SIX APPEAL – why Swindon, Grimsby, QPR, Wimbledon, Stevenage and Coventry are the hottest teams in the EFL
The Football League is sexy. You know it. We know it. NTT20 writers reveal who they love to watch, sometimes for surprising reasons...
1. QPR
Huw Davies
Born from early-’90s memories of watching a team in what I thought were horizontal stripes, but were exotically described in my football facts books as ‘hoops’ (oooh), I’ve a soft spot for QPR when Harry Redknapp isn’t managing them. I like to see their fans happy, or at least less miserable, which they’ve had plenty of cause to be. In 2025/26, though, everybody seems to be having a good time so far.
Heads should have gone down when QPR lost 7-1 at Coventry, even though it was just one of those games where everything went in, as Cov’s 7 goals from 1.27 xG would imply (the teams actually had one big chance apiece). Julien Stéphan’s side had taken one point from his first three games and the players looked low on confidence, quality, minerals and possibly blood sugar. This is where the QPR of old would fold.
Instead, they’ve gone WWWDDW, and the play is joyous at times. Richard Kone looks fit, firing and fancy-free again, putting away chances with aplomb and linking up smoothly with the tiny magicians behind him.
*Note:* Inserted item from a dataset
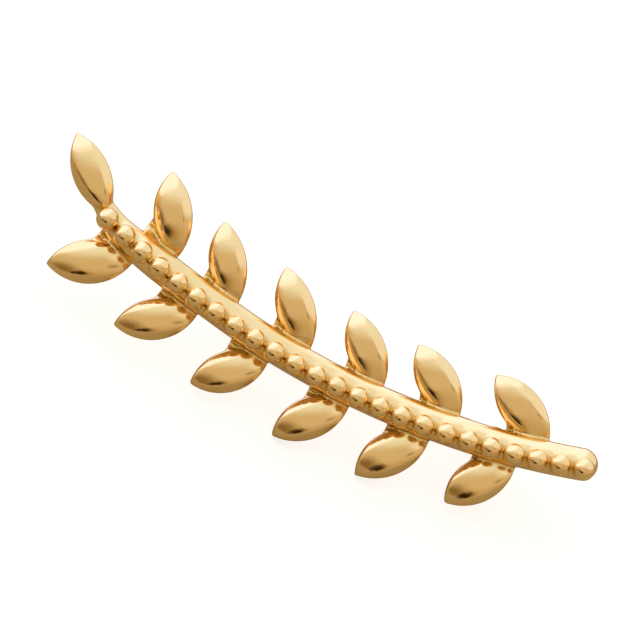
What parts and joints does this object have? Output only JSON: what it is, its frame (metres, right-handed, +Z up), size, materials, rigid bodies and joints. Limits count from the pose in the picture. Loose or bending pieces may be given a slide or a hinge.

The recovery from that Covtastrophe began with his smart/casual dummy for Paul Smyth to score against Charlton. Kone, Koki Saito, Kady Dembele, Rumarn Burrell, Harvey Vale – it’s just fun, and that’s with Ilias Chair taking a back seat. Even the misses look good:
The R’s also look a bit more streetwise (bookmark this for later). They got past an oddly defensive Stoke, Vale stroking home a first-time curler with Bowles-like nonchalance. Amadou Mbengue’s five bookings in seven 90s suggest the kind of amateur bastardry that could make him a Championship cult hero. Paul Smyth, no bigger than your thumb, pushed Bristol City’s Ross McCrorie in the back to make room for a match-winning header. Cunning.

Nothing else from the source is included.